3. Ist eine Lösung in Sicht, und könnte die Politik helfen?
Mich stört immer, wenn irgend etwas schief läuft, die Politik verantwortlich zu machen. Hilfe zur Selbsthilfe sollte ein Thema sein. Das heißt, die Rahmenbedingungen bezüglich vermindertem Mehrwertsteuersatz und Dokumentationspflichten sollten gelockert werden. Schwarzgastronomen sollte die gleiche Steuer- und Reglementierungsvielfalt treffen wie uns. Eine Lösung wäre in Sicht, wenn sich die Wertschätzung und der Respekt vor den Leistungen der Gastronomiebetriebe zum Positiven ändern würde. Die beste Wirtschaftspolitik ist, wenn man die Betriebe nicht mit Verordnungen und Reglementierungen überzieht.
4. Steht ein Gastro-Sterben in größerem Ausmaß an?
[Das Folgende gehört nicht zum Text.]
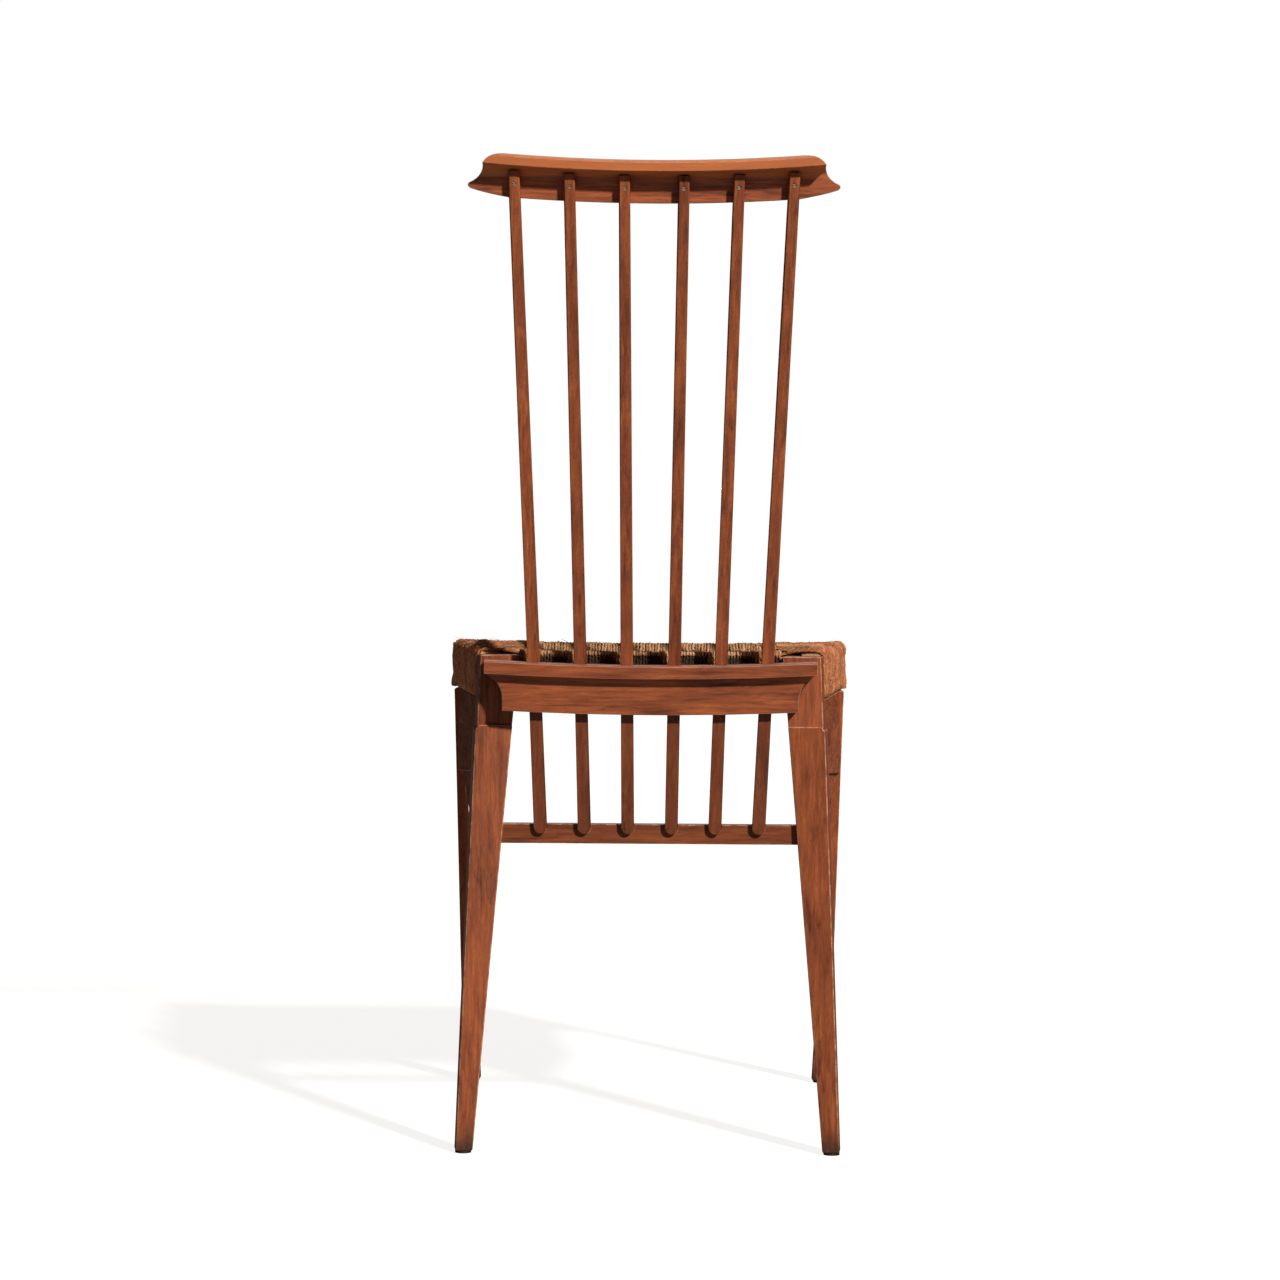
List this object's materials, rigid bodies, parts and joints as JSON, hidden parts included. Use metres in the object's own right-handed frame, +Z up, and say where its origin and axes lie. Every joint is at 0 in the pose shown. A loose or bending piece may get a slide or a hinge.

Das Gastro-Sterben ist in vollem Gange. Meiner Ansicht nach werden familiengeführte Betriebe mit einer guten Nachfolgeregelung überleben. Personalengpässe werden heute schon mit Familienmitgliedern abgefedert. Wie betroffen andere Branchen sind, sieht man in der Landwirtschaft, in den Pflegeberufen und im Handwerk. Daher finde ich die Idee, ein soziales Jahr direkt nach dem Schulabschluss einzurichten, einen Schritt in die richtige Richtung. Das hilft vielleicht nicht der Gastronomie, aber in erster Linie dem gesellschaftlichen Zusammenhalt, der nach dem Abitur/Schulabschluss eben nicht in Australien, Neuseeland oder anderswo stattfindet.